La comunidad eclesiástica, no solo la actual, sino también a través del tiempo, de la historia, es como un edificio de ladrillos bien construido. La base está puesta con los ladrillos que representan a aquellos que nos han transmitido las buenas noticias de paz originales: profetas y apóstoles. La piedra principal es la que está en medio del arco y lo cierra, en el medio de la cúpula, es la piedra que debe aguantar más tensiones y sin la cual todo el arco o cúpula se derrumbaría. Esta piedra representa a Cristo, imprescindible cabeza de la iglesia. Los demás ladrillos somos todos los cristianos bautizados, que trabados, ensamblados correctamente,      conformamos junto con los cimientos y la piedra angular aquella construcción, aquella casa en la cual vive Dios por medio de su Espíritu, que es la iglesia, la comunidad. En esa construcción no hay piedras o ladrillos de mayor o menor importancia. Todos son necesarios. Todos cumplen una función, un servicio. Todos soportan carga. Todos fueron puestos por Dios en el lugar en el que están emplazados.

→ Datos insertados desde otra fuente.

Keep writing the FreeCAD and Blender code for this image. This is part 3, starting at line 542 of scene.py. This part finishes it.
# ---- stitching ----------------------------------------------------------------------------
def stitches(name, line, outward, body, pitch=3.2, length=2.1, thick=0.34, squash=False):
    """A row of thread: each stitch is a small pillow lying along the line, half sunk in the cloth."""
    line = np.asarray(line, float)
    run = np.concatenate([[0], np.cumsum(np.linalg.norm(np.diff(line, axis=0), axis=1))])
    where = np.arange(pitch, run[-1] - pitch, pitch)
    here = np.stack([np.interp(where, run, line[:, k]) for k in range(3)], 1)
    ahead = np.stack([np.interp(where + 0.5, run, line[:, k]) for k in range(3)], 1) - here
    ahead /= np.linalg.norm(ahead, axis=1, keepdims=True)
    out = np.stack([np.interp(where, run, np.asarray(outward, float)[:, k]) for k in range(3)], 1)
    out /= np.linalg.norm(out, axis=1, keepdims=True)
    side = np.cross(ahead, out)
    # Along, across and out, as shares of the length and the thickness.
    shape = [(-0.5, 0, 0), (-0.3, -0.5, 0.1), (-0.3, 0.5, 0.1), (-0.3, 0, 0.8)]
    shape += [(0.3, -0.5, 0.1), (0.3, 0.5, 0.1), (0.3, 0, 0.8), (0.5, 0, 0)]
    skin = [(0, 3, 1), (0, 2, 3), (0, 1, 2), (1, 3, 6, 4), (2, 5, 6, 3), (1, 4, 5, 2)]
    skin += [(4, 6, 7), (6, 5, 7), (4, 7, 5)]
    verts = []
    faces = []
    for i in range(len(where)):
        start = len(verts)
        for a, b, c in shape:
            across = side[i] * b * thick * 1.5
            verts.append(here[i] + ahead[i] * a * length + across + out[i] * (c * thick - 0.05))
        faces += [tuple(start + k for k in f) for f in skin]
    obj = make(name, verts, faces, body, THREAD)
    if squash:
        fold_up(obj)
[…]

En esa casa, entonces, se festeja también esa comunión, esa amistad, esa solidaridad en el servicio con mucha alegría y perdonando mutuos prejuicios y agravios. La Santa Cena es, pues, la celebración de esa unión entre todas las partes, entre todas las personas que componen la familia cristiana. Jesucristo, el amor de Dios hecho carne entre nosotros, se da en esa cena a sí mismo, justamente para ligarnos consigo y entre nosotros. Él es anfitrión y alimento a la vez. En la medida en que lo incorporamos en nosotros, ya no seremos nosotros los que actuemos, sino que será él quien afinará nuestra consciencia, quien dirija nuestros pensamientos y nuestras acciones para que seamos un solo cuerpo, la familia de Dios. Les invito finalmente en nombre de Dios a participar de esta cena! Amén.